● **EXERCISE REQUIREMENTS**:
Among the lines below, keep only those from the one containing "if empty is" through the one containing "obj.matrix_world = Matrix.Identity(4)", and reproduce them exactly.

● **SOURCE MATERIAL**:
'''

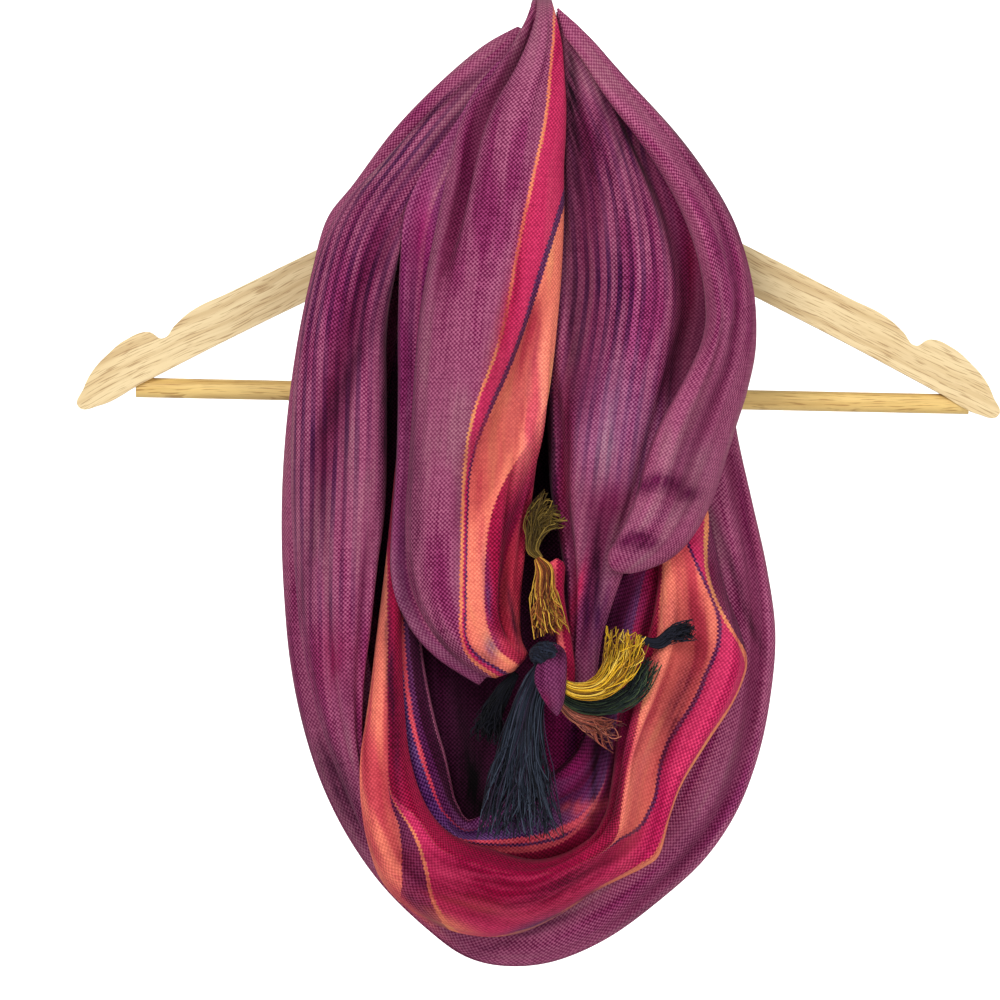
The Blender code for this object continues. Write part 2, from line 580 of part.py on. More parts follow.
def make_tassel(name, tassel, collection):
    """A tassel: strands that grow out of the end of a short bound head."""
    rng = random.Random(tassel.seed)
    tuft = bmesh.new()
    bmesh.ops.create_grid(tuft, x_segments=tassel.columns, y_segments=tassel.rows, size=0.5)
    ends = list(tuft.faces)
    root = bmesh.ops.extrude_face_region(tuft, geom=ends, use_keep_orig=True)
    head_share = HEAD_LENGTH / length_along(np.array(tassel.path, float))[-1]
    for vert in (item for item in root["geom"] if isinstance(item, bmesh.types.BMVert)):
        vert.co = Vector((vert.co.x * HEAD_TAPER, vert.co.y * HEAD_TAPER, -head_share))
    inset = min(1 / tassel.columns, 1 / tassel.rows) * STRAND_SHARE
    bmesh.ops.inset_individual(tuft, faces=ends, thickness=inset)
    for face in ends:
        reach = rng.uniform(SHORTEST_STRAND, 1.0)
        sway = Vector((rng.uniform(-1, 1) / tassel.columns, rng.uniform(-1, 1) / tassel.rows, 0))
        sway *= STRAND_SWAY / STRAND_STEPS
        tip = face
        for step in range(1, STRAND_STEPS + 1):
            grown = bmesh.ops.extrude_discrete_faces(tuft, faces=[tip])
            tip = grown["faces"][0]
            middle = tip.calc_center_median()
            for vert in tip.verts:
                shrunk = middle + (vert.co - middle) * STRAND_TAPER + sway * step
                vert.co = Vector((shrunk.x, shrunk.y, reach * step / STRAND_STEPS))
    for vert in tuft.verts:
        share = vert.co.z
        middle, across, deep = tassel_frame(tassel.path, share)
        grown = min(max(share, 0.0), 1.0)
        width = tassel.root_size[0] + (tassel.tip_size[0] - tassel.root_size[0]) * grown
        depth = tassel.root_size[1] + (tassel.tip_size[1] - tassel.root_size[1]) * grown
        vert.co = Vector(middle + across * vert.co.x * width + deep * vert.co.y * depth) * MM
    bmesh.ops.recalc_face_normals(tuft, faces=tuft.faces)
    if tuft.calc_volume(signed=True) < 0:
        bmesh.ops.reverse_faces(tuft, faces=tuft.faces)
    mesh = bpy.data.meshes.new(name)
    tuft.to_mesh(mesh)
    tuft.free()
    thing = bpy.data.objects.new(name, mesh)
    place(thing, collection, plain_material(name, tassel.colour, 0.8))
    return thing


def make_knot(collection):
    """The ball of knotted cloth and thread that gathers the ends."""
    knot = bmesh.new()
    bmesh.ops.create_uvsphere(knot, u_segments=12, v_segments=8, radius=KNOT_RADIUS * MM)
    mesh = bpy.data.meshes.new("knot")
    knot.to_mesh(mesh)
    knot.free()
    thing = bpy.data.objects.new("knot", mesh)
    thing.location = Vector(KNOT_CENTRE) * MM
    place(thing, collection, plain_material("knot", (0.02, 0.02, 0.03), 0.85))
    thing.data.shade_smooth()
    return thing


def curve_as_mesh(name, curve):
    """The closed mesh of a curve object, with its caps welded."""
    guide = bpy.data.objects.new(name + "_guide", curve)
    bpy.context.scene.collection.objects.link(guide)
    depsgraph = bpy.context.evaluated_depsgraph_get()
    mesh = bpy.data.meshes.new_from_object(guide.evaluated_get(depsgraph))
    mesh.name = name
    bpy.data.objects.remove(guide, do_unlink=True)
    welded = bmesh.new()
    welded.from_mesh(mesh)
    bmesh.ops.remove_doubles(welded, verts=welded.verts, dist=1e-6)
    welded.to_mesh(mesh)
    welded.free()
    return mesh


def round_rod(name, points, radius, radii=None, sides=4):
    """A round rod or wire along points, as a closed mesh."""
    curve = bpy.data.curves.new(name, "CURVE")
    curve.dimensions = "3D"
    curve.bevel_depth = radius * MM
    curve.bevel_resolution = sides
    curve.use_fill_caps = True
    spline = curve.splines.new("POLY")
    spline.points.add(len(points) - 1)
    for index, point in enumerate(points):
        spline.points[index].co = (*(value * MM for value in point), 1.0)
        spline.points[index].radius = radii[index] if radii else 1.0
    return curve_as_mesh(name, curve)


def arm_mesh():
    """The flat wooden bow, from its half outline and the mirrored half."""
    left = [(-x, z) for x, z in ARM_OUTLINE]
    outline = list(ARM_OUTLINE) + left[::-1]
    curve = bpy.data.curves.new("hanger_arms", "CURVE")
    curve.dimensions = "2D"
    curve.fill_mode = "BOTH"
    curve.extrude = WOOD_THICKNESS / 2 * MM
    spline = curve.splines.new("BEZIER")
    spline.bezier_points.add(len(outline) - 1)
    for point, (x, z) in zip(spline.bezier_points, outline):
        point.co = (x * MM, z * MM, 0)
        point.handle_left_type = point.handle_right_type = "AUTO"
    spline.use_cyclic_u = True
    spline.resolution_u = 2
    return curve_as_mesh("hanger_arms", curve)


def cut(thing, cutter_mesh, cutters):
    """Cut a shape out of a part."""
    cutter = bpy.data.objects.new(cutter_mesh.name, cutter_mesh)
    cutters.objects.link(cutter)
    cutter.hide_render = True
    cutter.display_type = "WIRE"
    boolean = thing.modifiers.new("cut " + cutter_mesh.name, "BOOLEAN")
    boolean.operation = "DIFFERENCE"
    boolean.solver = "EXACT"
    boolean.object = cutter


def make_hanger(collection, cutters):
    """Wooden arms, trouser bar and swivel hook."""
    wood = plain_material("hanger_arms", (0.62, 0.46, 0.27), 0.55)
    bar_wood = plain_material("hanger_bar", (0.58, 0.40, 0.18), 0.55)
    steel = plain_material("hanger_hook", (0.60, 0.60, 0.60), 0.3, metallic=1.0)

    arms = bpy.data.objects.new("hanger_arms", arm_mesh())
    place(arms, collection, wood)
    arms.rotation_euler = (math.pi / 2, WOOD_TILT, 0)
    arms.location = (0, 0, WOOD_APEX_Z * MM)
    edge = arms.modifiers.new("rounded edge", "BEVEL")
    edge.width = WOOD_EDGE_ROUND * MM
    edge.segments = 1
    edge.limit_method = "ANGLE"
    edge.angle_limit = math.radians(50)

    ends = [Vector((BAR_LEFT_END[0], 0, BAR_LEFT_END[1])),
            Vector((BAR_RIGHT_END[0], 0, BAR_RIGHT_END[1]))]
    bar = bpy.data.objects.new("hanger_bar", round_rod("hanger_bar", ends, BAR_RADIUS))
    place(bar, collection, bar_wood)
    bar.data.shade_smooth()
    lean = (ends[1] - ends[0]).normalized() * SOCKET_GAP
    socket = [ends[0] - lean, ends[1] + lean]
    cut(arms, round_rod("bar_socket", socket, BAR_RADIUS + SOCKET_GAP), cutters)

    centre_z = WIRE_RADIUS - HOOK_RADIUS
    wire = [Vector((0, 0, SHANK_FOOT_Z)), Vector((0, 0, SHANK_BEND_Z))]
    for turn in HOOK_TURN:
        angle = math.radians(turn)
        wire.append(Vector((0, HOOK_RADIUS * math.cos(angle),
                            centre_z + HOOK_RADIUS * math.sin(angle))))
    bend = [wire[1].lerp(wire[2], share / 4) + Vector((0, sway, 0))
            for share, sway in ((1, -SHANK_SWAY), (2, 0.0), (3, SHANK_SWAY))]
    wire[2:2] = bend
    radii = [1.0] * (len(wire) - len(TIP_TAPER)) + TIP_TAPER
    hook = bpy.data.objects.new("hanger_hook", round_rod("hanger_hook", wire, WIRE_RADIUS, radii, 2))
    place(hook, collection, steel)
    hook.data.shade_smooth()
    foot = [Vector((0, 0, SHANK_FOOT_Z - SOCKET_GAP)), Vector((0, 0, SHANK_BEND_Z))]
    cut(arms, round_rod("shank_socket", foot, WIRE_RADIUS + SOCKET_GAP, sides=3), cutters)
    return [arms, bar, hook]


def make_shawl():
    """The whole model."""
    remove_all()
    collection = new_collection("shawl_on_hanger")
    cutters = new_collection("cutters")
    make_hanger(collection, cutters)
    bpy.context.view_layer.update()
    finished = {}
    for name, stretch in STRETCHES.items():
        behind = [finished[carrier] for carrier in stretch.rests_on]
        cloth = make_stretch(name, stretch, collection, behind)
        finished[name] = solid_tree(cloth)
    make_knot(collection)
    for name, tassel in TASSELS.items():
        make_tassel(name, tassel, collection)


make_shawl()
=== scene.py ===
"""Looks of the handwoven shawl on its wooden coat hanger.

The cloth is drawn again from the part's own tables on a finer grid, with its stripes, fine
creases and threads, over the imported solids. Same frame: +Z up, -Y towards the viewer. Shape
tables are in millimetres. Stripe lines and painted patches are in photograph pixels, which
from_photo turns into millimetres.
"""
import math
import random
from collections import namedtuple

import bmesh
import bpy
import numpy as np
from mathutils import Euler, Matrix, Vector
from mathutils.bvhtree import BVHTree


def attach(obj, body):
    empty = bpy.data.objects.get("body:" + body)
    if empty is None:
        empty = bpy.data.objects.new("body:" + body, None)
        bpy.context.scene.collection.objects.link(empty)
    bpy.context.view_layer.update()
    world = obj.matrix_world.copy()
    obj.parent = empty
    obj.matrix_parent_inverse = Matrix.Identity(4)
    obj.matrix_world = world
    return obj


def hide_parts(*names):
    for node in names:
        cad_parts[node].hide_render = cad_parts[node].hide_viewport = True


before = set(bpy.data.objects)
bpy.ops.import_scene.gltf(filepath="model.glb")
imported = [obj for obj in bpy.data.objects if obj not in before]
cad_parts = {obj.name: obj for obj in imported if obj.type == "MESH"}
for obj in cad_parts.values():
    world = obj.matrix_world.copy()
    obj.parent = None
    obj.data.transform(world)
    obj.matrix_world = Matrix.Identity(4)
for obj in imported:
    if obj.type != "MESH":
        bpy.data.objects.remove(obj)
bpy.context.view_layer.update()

# A millimetre in metres, a pixel of the photograph in millimetres, the photograph's column at
# x 0 and the z of its top edge
MM = 0.001
PIXEL = 0.484
PHOTO_CENTRE_X = 541
PHOTO_TOP_Z = 8.0

# The part's own cloth values: wall, gap behind it, power that squares a section off, rounds
# that spread a push, share of the stretch over which a fold starts and ends, length that a turn
# of one radian counts for when rows are placed, and where across a stretch its front lies
CLOTH_WALL = 1.6
CLOTH_GAP = 0.9
SECTION_ROUNDNESS = 0.85
SETTLE_ROUNDS = 5
FOLD_FADE = 0.12
TURN_WEIGHT = 45.0
FRONT_SHARE = 0.66

# The finer cloth: wall, gap behind it, grid pitch, thread pitch, fine creases per grid column,
# rows that a stripe's line is smoothed over on each side, fold depth at which a hollow's painted
# shade is full, and the share of its width that a rounded end keeps
SHOWN_WALL = 1.2
SHOWN_GAP = 0.3
GRID_PITCH = 2.0
THREAD_PITCH = 4.4 * PIXEL
CREASES_PER_COLUMN = 0.6
LINE_SMOOTHING = 4
HOLLOW_DEPTH = 3.2
TIP_SHARE = 0.12

# Hanger: wooden arms, bar and wire hook, with the shares of its radius that the wire narrows to
# at its tip. Turns are in degrees from the hook's +Y side.
WOOD_THICKNESS = 12.0
WOOD_EDGE_ROUND = 1.5
WOOD_APEX_Z = -61.0
WOOD_TILT = math.radians(0.55)
ARM_SLOPE = 0.49
BAR_RADIUS = 4.8
BAR_LEFT_END = (-196.0, -179.5)
BAR_RIGHT_END = (207.0, -187.7)
WIRE_RADIUS = 2.0
WIRE_TIP = [0.95, 0.8, 0.45]
HOOK_RADIUS = 20.0
SHANK_FOOT_Z = -74.0
SHANK_BEND_Z = -52.0
SHANK_SWAY = 1.4
HOOK_START_TURN = -40
HOOK_END_TURN = 200
HOOK_TURN_STEP = 6

Fold = namedtuple("Fold", "start end across_start across_end height width")
Stretch = namedtuple("Stretch", "stations folds arc rests_on rows columns")
Tassel = namedtuple("Tassel", "source path root_size tip_size count shades stray parting")
Line = namedtuple("Line", "colour path")
Patch = namedtuple("Patch", "x y across along turn colour amount")
Finish = namedtuple("Finish", "lines creases patches dashes ripple")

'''

● **RESULT BELOW**:
    if empty is None:
        empty = bpy.data.objects.new("body:" + body, None)
        bpy.context.scene.collection.objects.link(empty)
    bpy.context.view_layer.update()
    world = obj.matrix_world.copy()
    obj.parent = empty
    obj.matrix_parent_inverse = Matrix.Identity(4)
    obj.matrix_world = world
    return obj


def hide_parts(*names):
    for node in names:
        cad_parts[node].hide_render = cad_parts[node].hide_viewport = True


before = set(bpy.data.objects)
bpy.ops.import_scene.gltf(filepath="model.glb")
imported = [obj for obj in bpy.data.objects if obj not in before]
cad_parts = {obj.name: obj for obj in imported if obj.type == "MESH"}
for obj in cad_parts.values():
    world = obj.matrix_world.copy()
    obj.parent = None
    obj.data.transform(world)
    obj.matrix_world = Matrix.Identity(4)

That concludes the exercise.